It’s like reading Mark Twain. He was writing 150 years ago. His experiences were nothing like ours today. And yet, when you get right down to it, we are still putting one word after another. My page is electronic and his was a dead tree, but the process of what we do, isn’t that different.
And computers, once they became personal, in 1980 and everyone could have one, haven’t changed much. I had to set up a new desk yesterday. You know the drill, right? A mountain of wires, each of which has to be plugged into EXACTLY the right slot for your system to come to life.
Fortunately for me, I’ve been doing this for 35 years. My first program was written on a TI99. It was hooked up to a television and had a cassette tape drive for storage. Yep, I’ve pretty much seen it all. Been there. Done that. got the free t-shirt. Oh yeah, I R an expert!
So, I had no worries about setting up my system. I carefully separated each wire and run it to it’s respective piece of hardware. I complimented myself on how well I hid most of the cables.

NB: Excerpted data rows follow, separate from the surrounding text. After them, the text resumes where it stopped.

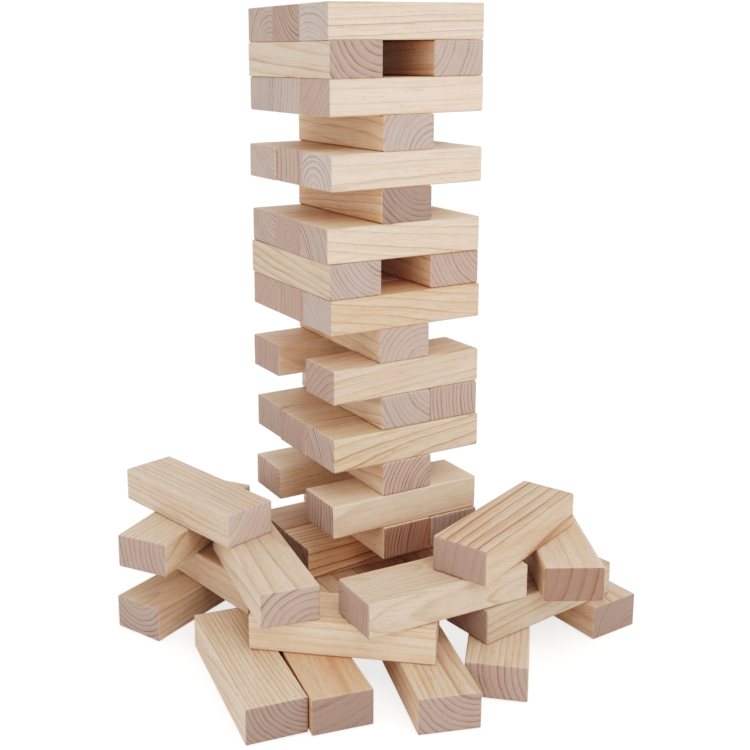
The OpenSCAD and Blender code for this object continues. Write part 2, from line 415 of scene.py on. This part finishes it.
# %% Mesh from a grid
def grid_mesh(name, points):
    """A closed mesh from a grid of rings: quads between rings, and a fan round each end's middle."""
    rings, around, _ = points.shape
    inner = points[1:-1].reshape(-1, 3)
    verts = np.concatenate([points[:1, 0], inner, points[-1:, 0]])
    i = np.arange(rings - 3)[:, None]
    j = np.arange(around)[None, :]
    k = (j + 1) % around
    corner = 1 + i * around + j
    beside = 1 + i * around + k
    quads = np.stack([corner, beside, beside + around, corner + around], axis=-1).reshape(-1, 4)
    last = 1 + (rings - 3) * around
    ring = np.arange(around)
    after = (ring + 1) % around
    near = np.stack([np.zeros_like(ring), 1 + after, 1 + ring], axis=1)
    far = np.stack([np.full_like(ring, len(verts) - 1), last + ring, last + after], axis=1)
    mesh = bpy.data.meshes.new(name)
    mesh.from_pydata(verts.tolist(), [], near.tolist() + quads.tolist() + far.tolist())
    mesh.shade_smooth()
    return mesh


def enclosed(mesh):
    """Signed volume in cubic metres: a sixth of the sum of a . (b x c), positive if faces face out."""
    mesh.calc_loop_triangles()
    tri = np.empty(len(mesh.loop_triangles) * 3, np.int32)
    mesh.loop_triangles.foreach_get("vertices", tri)
    co = np.empty(len(mesh.vertices) * 3, np.float32)
    mesh.vertices.foreach_get("co", co)
    a, b, c = co.reshape(-1, 3).astype(float)[tri.reshape(-1, 3)].transpose(1, 0, 2)
    return float((a * np.cross(b, c)).sum() / 6)


trial_mesh = grid_mesh("trial_block", trial)
print("one block:", len(trial_mesh.vertices), "points,", round(enclosed(trial_mesh) * 1e6, 1), "cm3")
bpy.data.meshes.remove(trial_mesh)

# %% [markdown]
# ## A short way to write shader sums
# A wood pattern is mostly arithmetic: a distance, a remainder, a blend. Wiring that by hand hides
# the sum in a tangle of nodes. One small class lets an ordinary expression lay the Math
# nodes, so the finish below reads like the formula that it is.

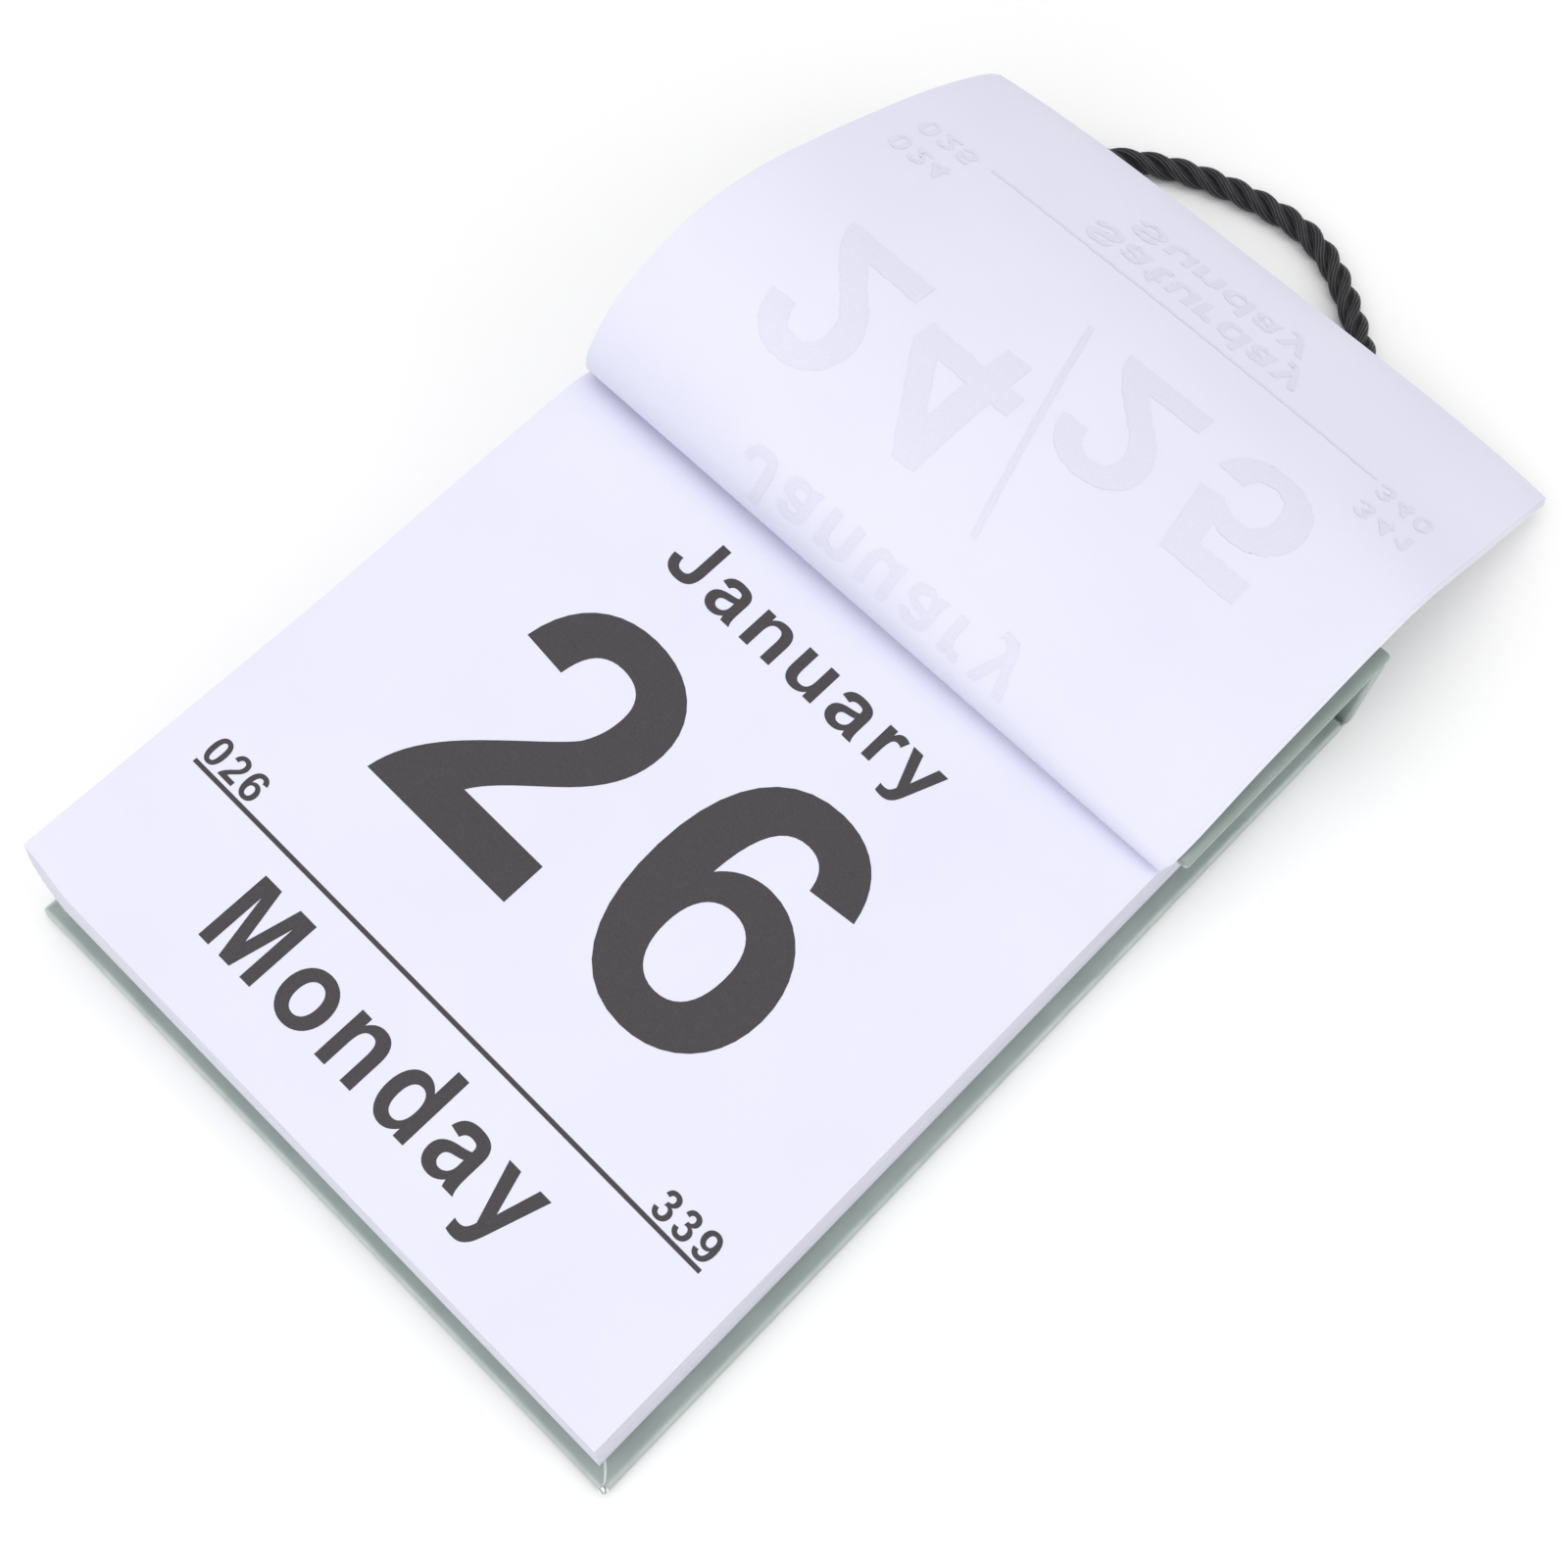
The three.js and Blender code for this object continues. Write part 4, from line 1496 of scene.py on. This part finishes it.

I was delighted when I plugged in the base unit for my wireless headset and it showed a blue light meaning it had saved its Bluetooth pairing information. The rat’s nest behind my docking station was at least a well connected rat’s nest.
There was just one problem. The docking station that I’d been given for my laptop was defective. I hooked everything up and it would dock my laptop, but none of the peripherals worked. And the power indicator on my laptop complained.
There is an issue with the power from the docking station.
Well, there’s nothing I can do about a bad piece of hardware. Fortunately, we have engineers who are responsible for replacing them.
Hey, Jason? This is Rodney. That doc you gave me doesn’t seem to be working. I’m not sure if it has a bad connection or what.
I’ll be right there.
Our engineers typically require a service ticket to be created, but Jason and I are friends and he was willing to come look at it right away. When he arrived, I showed him the error and showed him that none of the peripherals were working; no mouse, keyboard, or anything.
Do you mind if I get under your desk for a minute, Rodney?
Sure, go right ahead.
And that’s when Jason demonstrated what an idiot I am. He didn’t even say anything. He simply picked up the power cord from my laptop and plugged it into the power strip. Like I said, we’re friends, so he laughed instead of silently thinking how stupid I was.
Okay, you have bragging rights over me from now until. . .forever. Can’t believe I forgot that.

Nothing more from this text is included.